Development of a Hybrid Gene Regulatory Network–Bioprocess Model to Enhance the Prediction of Bioethanol Production by Saccharomyces cerevisiae

Abstract

Albeit bioprocess kinetics are typically predicted using empirical and unstructured models, a gap still exists in connecting bioprocess performance to the molecular events that control the efficiency of bioethanol production using Saccharomyces cerevisiae. Herein, a hybrid genetic regulatory network (GRN)–bioprocess model is proposed, predicting transcription from important genes (HXK2, PDC5, and ADH1) involved in the glucose-sensing, glycolysis, and bioethanol production processes, associating glucose consumption as well as biomass and bioethanol production rates to the regulatory events that control bioprocess kinetics.
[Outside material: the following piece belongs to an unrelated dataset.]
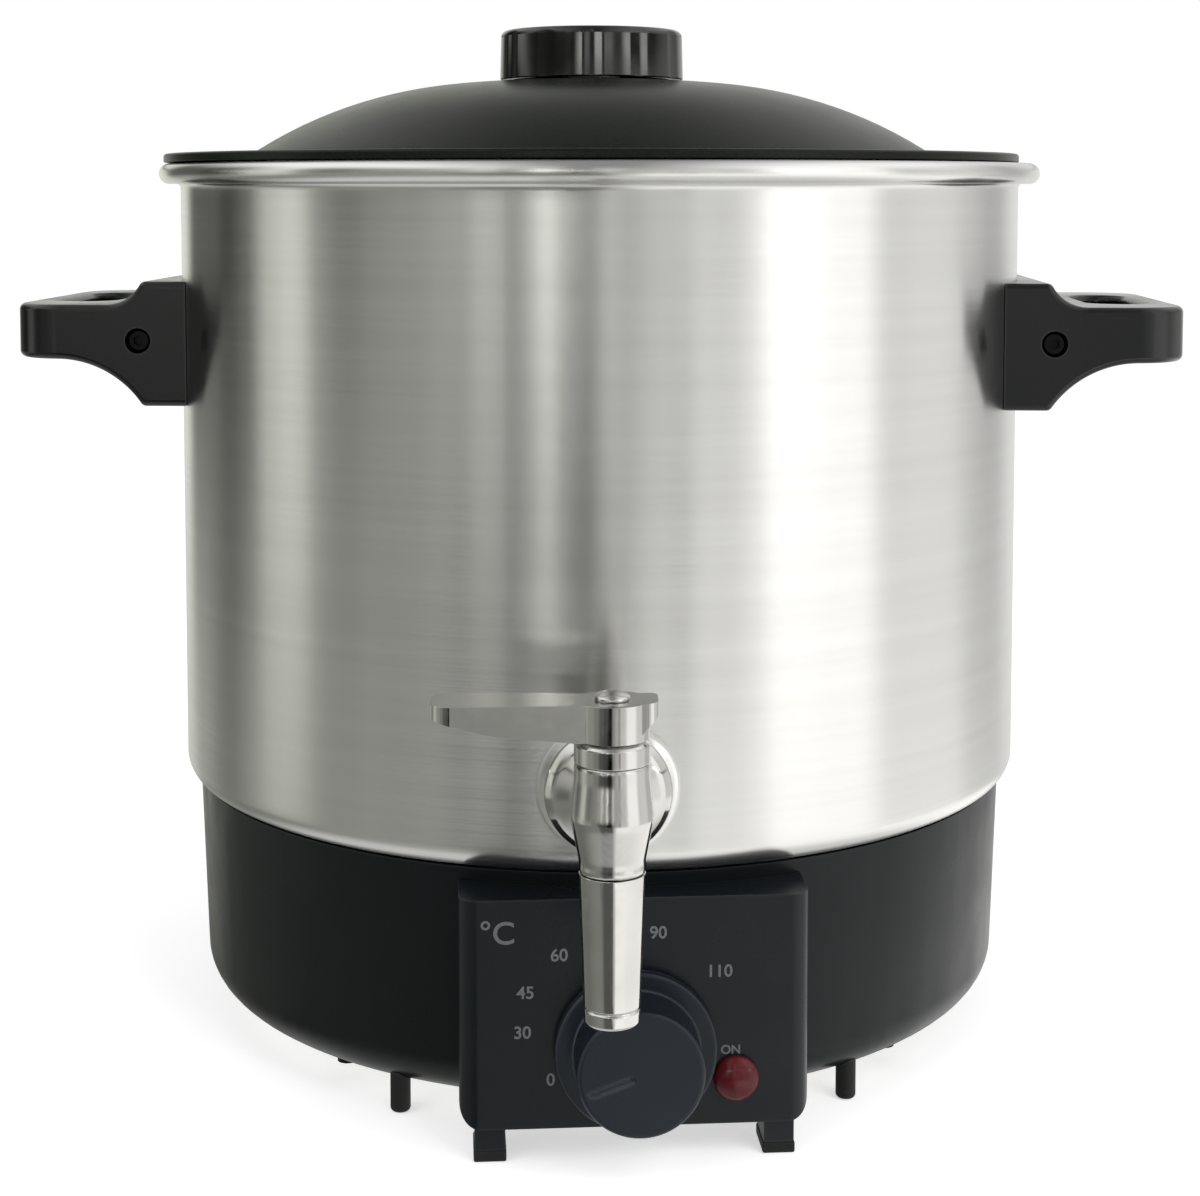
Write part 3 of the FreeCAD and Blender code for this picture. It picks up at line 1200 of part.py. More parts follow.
def tap_spout():
    """Tapered spout with a groove above its lip."""
    taper = "(valve_neck - spout_tip_radius) / (valve_low - spout_low)"
    groove = "(spout_low + spout_lip)"
    at_groove = f"(spout_tip_radius + {taper} * spout_lip)"
    spout = turned("spout", [
        ("spout_bore", "spout_low"),
        ("spout_tip_radius - 1", "spout_low", "1", 1),
        ("spout_tip_radius", "spout_low + 1"),
        (at_groove, groove),
        (f"{at_groove} - spout_groove", f"{groove} + 0.3"),
        (f"{at_groove} - spout_groove", f"{groove} + 0.6"),
        (at_groove, f"{groove} + 0.9"),
        ("valve_neck", "valve_low"),
        ("spout_bore - 0.5", "valve_low"),
        ("spout_bore", "spout_low + spout_bore_length"),
    ])
    node("tap_spout", at_spout(spout))


pot()
lid_shell()
lid_knob()
handles()
base_shell()
bottom_cover()
control_box()
peg_feet()
dial()
thermostat()
lamp()
heating()
controls_below_plate()
terminals()
cord_inlet()
tap_body()
tap_fixings()
tap_upper()
tap_lever()
tap_spout()
doc.recompute()

# ---- Checks, then one STEP file for each node ----

faults = [f"{thing.Label}: {thing.State}" for thing in doc.Objects if {"Invalid", "Error"} & set(thing.State)]
for made in NODES:
    if made.Shape.isNull() or not made.Shape.isValid() or not made.Shape.Solids:
        faults.append(f"{made.Label}: no valid solid")
if faults:
    raise RuntimeError("\n".join(faults))

os.makedirs("parts", exist_ok=True)
for made in NODES:
    made.Shape.exportStep(f"parts/{made.Label}.step")
    print(made.Label, len(made.Shape.Solids), "solid(s)", round(made.Shape.Volume), "mm3")
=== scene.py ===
import json
import math

import bmesh
import bpy
from mathutils import Matrix, Vector


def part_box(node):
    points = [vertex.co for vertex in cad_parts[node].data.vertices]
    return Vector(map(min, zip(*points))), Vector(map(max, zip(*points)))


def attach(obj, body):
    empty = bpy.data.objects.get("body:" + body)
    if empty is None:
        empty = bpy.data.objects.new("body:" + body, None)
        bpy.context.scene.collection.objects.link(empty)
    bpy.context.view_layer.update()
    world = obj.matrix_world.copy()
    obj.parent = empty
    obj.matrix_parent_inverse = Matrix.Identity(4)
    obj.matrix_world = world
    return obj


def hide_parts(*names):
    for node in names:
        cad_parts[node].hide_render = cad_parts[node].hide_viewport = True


# Looks of the candle wax melter. Pieces are drawn in millimetres about the pot's axis, with the
# floor at Z = 0 and the front towards -Y, and their meshes hold metres. Outlines are lists of
# (radius, height).

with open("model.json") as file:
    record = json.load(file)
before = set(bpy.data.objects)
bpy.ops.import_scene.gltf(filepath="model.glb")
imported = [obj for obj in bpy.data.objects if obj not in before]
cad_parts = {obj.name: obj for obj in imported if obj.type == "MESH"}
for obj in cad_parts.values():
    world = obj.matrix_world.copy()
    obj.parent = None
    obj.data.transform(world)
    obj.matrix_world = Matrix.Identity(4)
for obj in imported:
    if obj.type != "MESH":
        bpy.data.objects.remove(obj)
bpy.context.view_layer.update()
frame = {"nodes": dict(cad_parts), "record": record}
nodes = frame["nodes"]
scene = bpy.context.scene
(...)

Parameter estimation and validation of the hybrid GRN–bioprocess model were conducted in batch trials supplemented with varying glucose contents via quantification of gene transcription levels. Calculation of the normalized root mean square error (NRMSE) confirmed that the hybrid model developed could accurately predict bioethanol production as opposed to the Monod model. NRMSE values ranged between 0.57–0.91 and 0.60–10.09 for the hybrid and Monod models, respectively, indicating enhanced performance of the novel approach proposed, which improved biomass concentration prediction by 89.4%, glucose concentration prediction by 16.2%, and bioethanol concentration prediction by 60.7% in the experiment conducted using an initial glucose content of 40 g L–1. The hybrid model introduced nonconstant transcription-dependent biomass and product yields as novel functions regulated by the plethora of interactions between the regulatory molecules of the pathways involved, offering substantially improved bioprocess prediction. The proposed framework advances our comprehension of the dynamic properties of bioethanol fermentation via consideration of complex cellular mechanisms controlling the synthesis of rate-limiting enzymes, which are typically ignored by the empirical/unstructured models often applied, providing a systematic understanding of bioethanol manufacture.